Elisabeth Higgins O’Connor 02.27.09
AUTHOR: MICOL HEBRON 01.24.09-03.14.09 David Salow Gallery
Elisabeth Higgins O’Connor’s debut solo show in Los Angeles aptly fulfills the Promethean artist-as-alchemist role through an installation of ten large mixed-media sculptures that feature fastidious transmogrifications of twine, lace, tarps, and other textiles into large anthropomorphic animals. Her source materials are perfect fodder for nostalgia and the uncanny as they recall the discomfiting familiarity of dismantled thrift-store furniture, geriatric home decor, and discarded stuffed animals. The embodiments of an ordered chaos, these creatures are remarkably well composed, with skeletal infrastructures, physiognomic gestures, and even realistic anatomical features.

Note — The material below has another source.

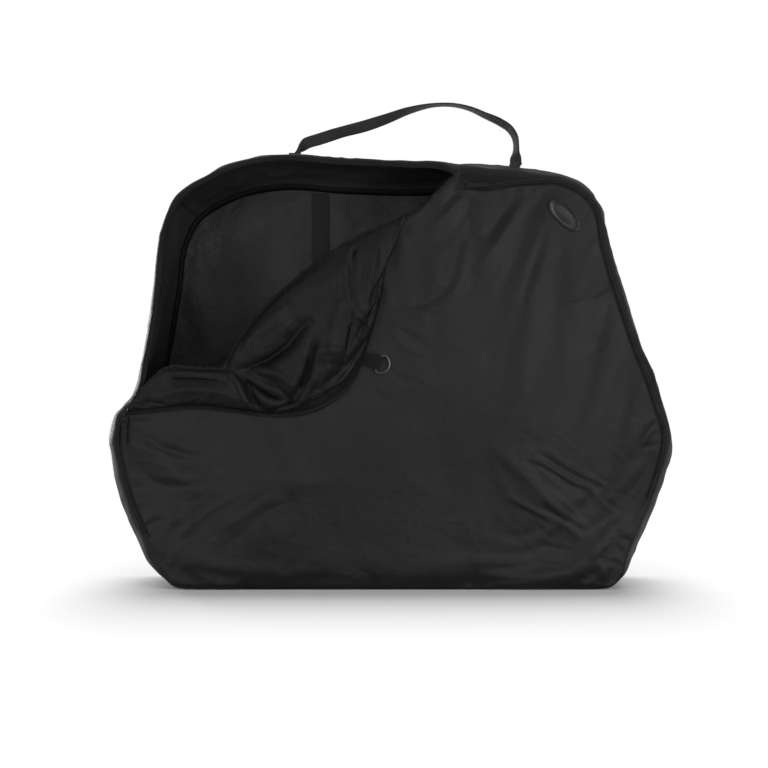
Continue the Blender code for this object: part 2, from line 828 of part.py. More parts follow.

While solid and impressive in form, they are also pathetic. Her “No Names” are plagued with abnormalities and defects: a peg leg, an extralong arm, two faces, or an oversize head. They are posed mid-lumber or slump, frozen in the gallery like slowly encroaching zombies (and there is indeed an attraction-repulsion impulse perpetuated by the paradox of their cute grotesqueness). Mythology, allegory, and fairy tale are bound to these monsters as tightly as the chunks of tacky sofa that O’Connor uses as limbs. But these desperate and beautiful bodies also bring to mind the dire need to reexamine, recycle, and recompose the materials around us that so poignantly resurface in times of economic hardship.